After an unhappy two year brush with military school, Baum dropped out and decided to make his own way in the world.  He first took up journalism and quickly had some success, becoming a reporter on the New York World and shortly after founding a newspaper in Pennsylvania.  He also took up raising exotic chickens, edited a magazine for poultry farmers, and wrote a book on Hamburg breed in which he specialized. 
At the age of 25 Baum went to New York to study acting and appeared in several shows.  Because of his family’s wealth Baum was pursued by producers to invest in their shows with promises of good roles.  His life-long interest in the theater brought him repeatedly to bankruptcy.  Baum’s father built him his own theater, or “Opera House” in Richberg, New York where he founded his own company and began writing plays for it. 
The Maid of Aaran was a modest success in 1882 which he wrote, produced, directed and starred in.  He also composed the music.  The songs were integrated into the story, almost unheard of in American musical theater at the time.  While touring with this show, the Richberg theater burned down during a performance of another play, Matches. 
The same year he married Maude Gage, the daughter of Matilda Joslyn Gage, one of the leading Suffragists and feminists and close associate of Elizabeth Cady Stanton who Baum adored and who deeply influenced his political and religious thought—he was a consistent advocate of women’s rights and became, like Matilda, a Theosophist. 
With a new family to support, Baum left the theater to try his hand at business.  First he worked as an axle grease salesman for his father, and then in rapid succession he tried and failed at other businesses and occupations changing careers as “other men change their shirts.”  He opened a general merchandise store in Aberdeen, Dakota territory where his willingness to extend credit to drought strapped local farmers led to failure.  He then returned to journalism as the editor and publisher of a weekly newspaper which, though nominally Republican was a staunch advocate for voting rights for women and was familiar with and sympathetic to emerging Populism.  His mother in law lived with his wife and growing family—four children—during this period. 
When the newspaper failed in 1891 the family moved to Chicago where Baum wrote for the Evening Post.  He founded and edited a journal for professional Window Dressers, published his first book—on breeding Hamburg rabbits, and became a traveling salesman.  Mathilda Gage encouraged Baum to write and publish the tales he was already telling his own children.
 His first effort in 1897, Mother Goose in Prose was a success with illustrations by leading artist Maxwell Parish.  With Parish in demand by leading national magazines, Baum teamed up with artist W.W. Denslow for Father Goose, His Book, which became the bestselling children’s book of 1898. 
But it was his next book in1900 which really established him—The Wonderful Wizard of Oz.  It was a sensation and the public demanded more.  And Baum gave it to them.  Baum collaborated with producer Fred R. Hamlin and composer Paul Tietjens on a “musical extravaganza” based on the book.  It opened in Chicago then on to Broadway for a very successful run.  The show toured the country for ten years. 

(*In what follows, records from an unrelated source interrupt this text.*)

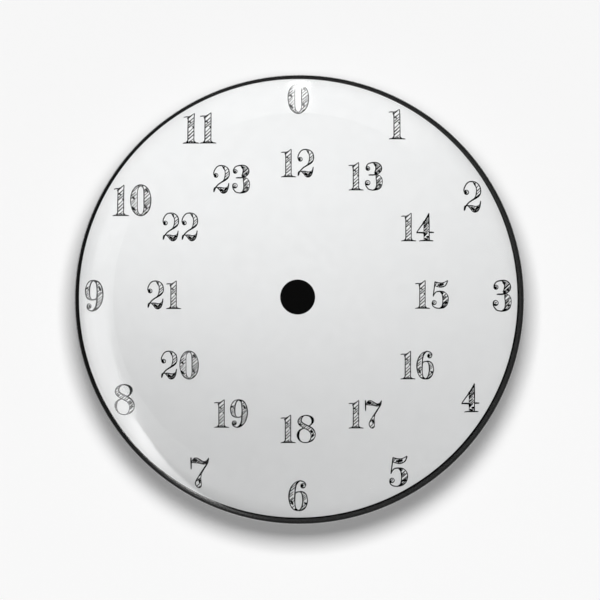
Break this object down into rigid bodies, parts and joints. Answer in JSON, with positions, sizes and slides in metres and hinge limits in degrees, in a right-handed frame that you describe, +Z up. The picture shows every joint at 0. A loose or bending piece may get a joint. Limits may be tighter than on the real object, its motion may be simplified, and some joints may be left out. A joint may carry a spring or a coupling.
{
  "type": "button badge",
  "caption": "Round crimped-metal button badge: a printed twenty-four-hour dial under clear film, a flat back plate, and a stuck-on bar pin with a hinged needle and roll-over catch.",
  "frame": {"origin": "centre of the badge in the plane of its back rim, the plane that lies against the cloth", "axes": "-Y out of the face, +Y towards the cloth and the pin, +Z up to the 0 of the dial, +X to the right as the dial is read"},
  "size_m": [0.058, 0.0116, 0.058],
  "materials": {
    "film": "clear gloss film",
    "print": "matt printed paper",
    "tinplate": "bright rolled tinplate",
    "foam": "white foam tape",
    "nickel": "nickel plate"
  },
  "bodies": {
    "badge": {"clear_film": "film", "printed_disc": "print", "front_shell": "tinplate", "back_plate": "tinplate", "adhesive_pad": "foam", "pin_bar": "nickel", "hinge_rivet": "nickel"},
    "pin_needle": {"needle": "nickel"},
    "catch": {"safety_catch": "nickel"}
  },
  "joints": [
    {"name": "needle_swing", "type": "hinge", "parent": "badge", "child": "pin_needle", "pos_m": [-0.0132, 0.0032, 0.007], "axis": [0, 0, 1], "range_deg": [0, 75]},
    {"name": "catch_turn", "type": "hinge", "parent": "badge", "child": "catch", "pos_m": [0.0132, 0.0032, 0.007], "axis": [-1, 0, 0], "range_deg": [0, 104]}
  ]
}
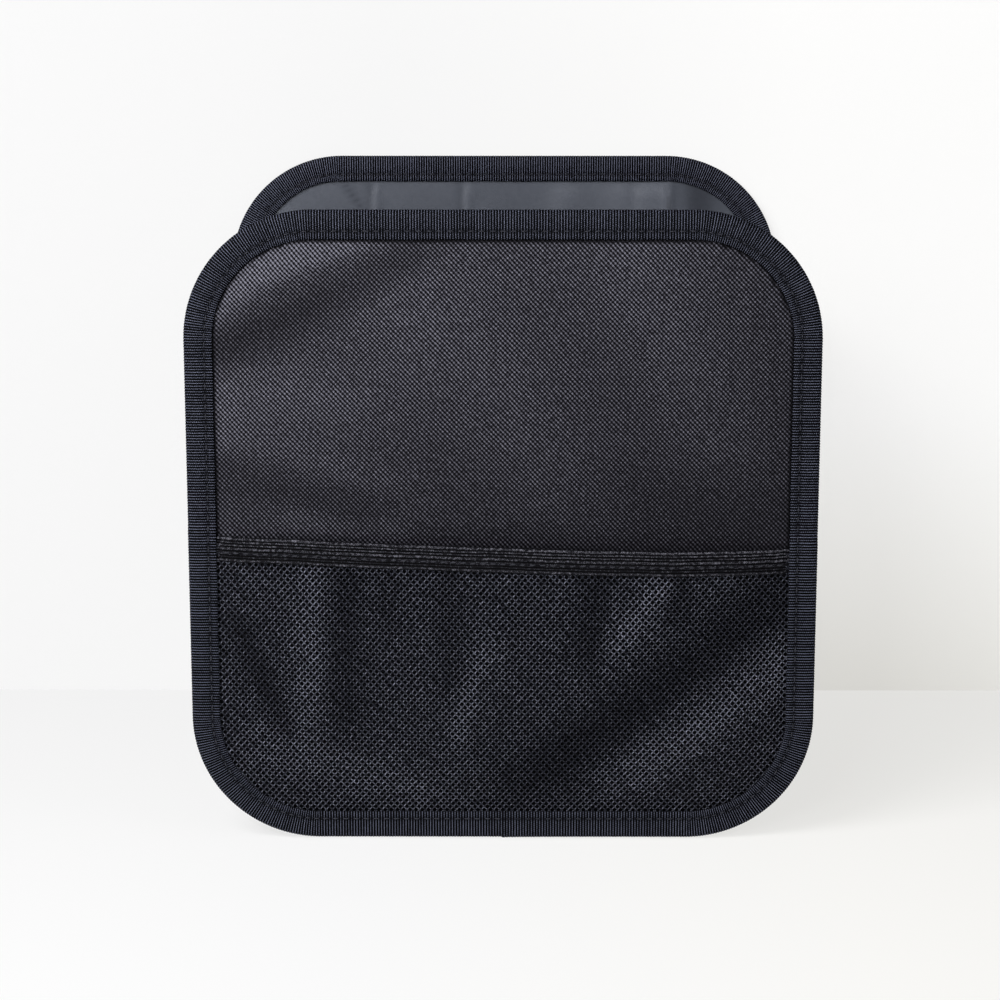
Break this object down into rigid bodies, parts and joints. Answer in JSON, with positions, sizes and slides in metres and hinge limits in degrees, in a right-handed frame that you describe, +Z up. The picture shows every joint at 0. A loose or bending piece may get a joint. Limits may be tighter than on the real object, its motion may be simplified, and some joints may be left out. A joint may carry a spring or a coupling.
{
  "type": "back seat organizer",
  "caption": "Open fabric box with stiff rounded panels, bound edges, side and base gusset, and a mesh front pocket under an elastic band.",
  "frame": {"origin": "on the ground, under the middle of the box around the whole part", "axes": "+Z up, +X to the right as seen from the front, +Y from the front panel with the pocket to the back panel"},
  "size_m": [0.28, 0.2422, 0.286],
  "materials": {
    "oxford": "coated plain weave, slight sheen",
    "lining": "smooth lining cloth, soft sheen",
    "tape": "ribbed ribbon, matte",
    "mesh": "knitted mesh, open holes",
    "elastic": "ribbed elastic, matte",
    "board": "plain sheet"
  },
  "bodies": {
    "root": {"front_outer_fabric": "oxford", "front_stiffener_board": "board", "front_lining": "lining", "front_binding_tape": "tape", "pocket_mesh": "mesh", "pocket_elastic_band": "elastic", "back_outer_fabric": "oxford", "back_stiffener_board": "board", "back_lining": "lining", "back_binding_tape": "tape", "gusset_outer_fabric": "oxford", "gusset_lining": "lining", "left_side_stiffener_board": "board", "right_side_stiffener_board": "board", "base_stiffener_board": "board", "left_side_hem_tape": "tape", "right_side_hem_tape": "tape"}
  },
  "joints": []
}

Baum returned to Oz in 1904 with the publication of The Marvelous Land of Oz and there after produced a new Oz book almost every year until he died—a total of 16 titles in all, the last published posthumously.  Several times he tried to end the series, but returned to it by popular demand or when one of his business ventures failed again. 
Meanwhile Baum wrote other children’s books under his own name and various nom-de-plumes.  In additions there were numerous short stories, poetry collections, adult novels, and theater pieces, and screen plays.  The output was prodigious. 
Braun moved his family to Hollywood in 1911 and was forced into bankruptcy the following year by the expenses of an odd lecture, film and theater piece called The Fairylogue and Radio-Plays and weak sales of some of his non-Oz books.  He had to sell the rights to many of his earlier works to recover and redoubled production of Oz books. 
But the siren call of the theater was irresistible to Baum.  He joined and wrote most of the material for Harry Marston Haldeman’s group The Uplifters, which also featured Will Rogers.  Baum’s last full scale play was The Tic Toc Man of Oz, which was successfully produced in Los Angeles but could not find a producer in New York. 
Baum also was interested in motions pictures and in 1914 founded his own company, The Oz Film Manufacturing Company to produce Oz films.  Several were made to critical acclaim, but box office failure.  An attempt to re-orient the company to adult audiences as Dramatic Feature Films by Baum’s son Frank Joslyn Baum ended in failure by 1917. 
The failure of his cinema dreams took a hold on Baum’s always fragile health.  On May 5, 1919 he suffered a stroke and died just days short of his 63rd birthday.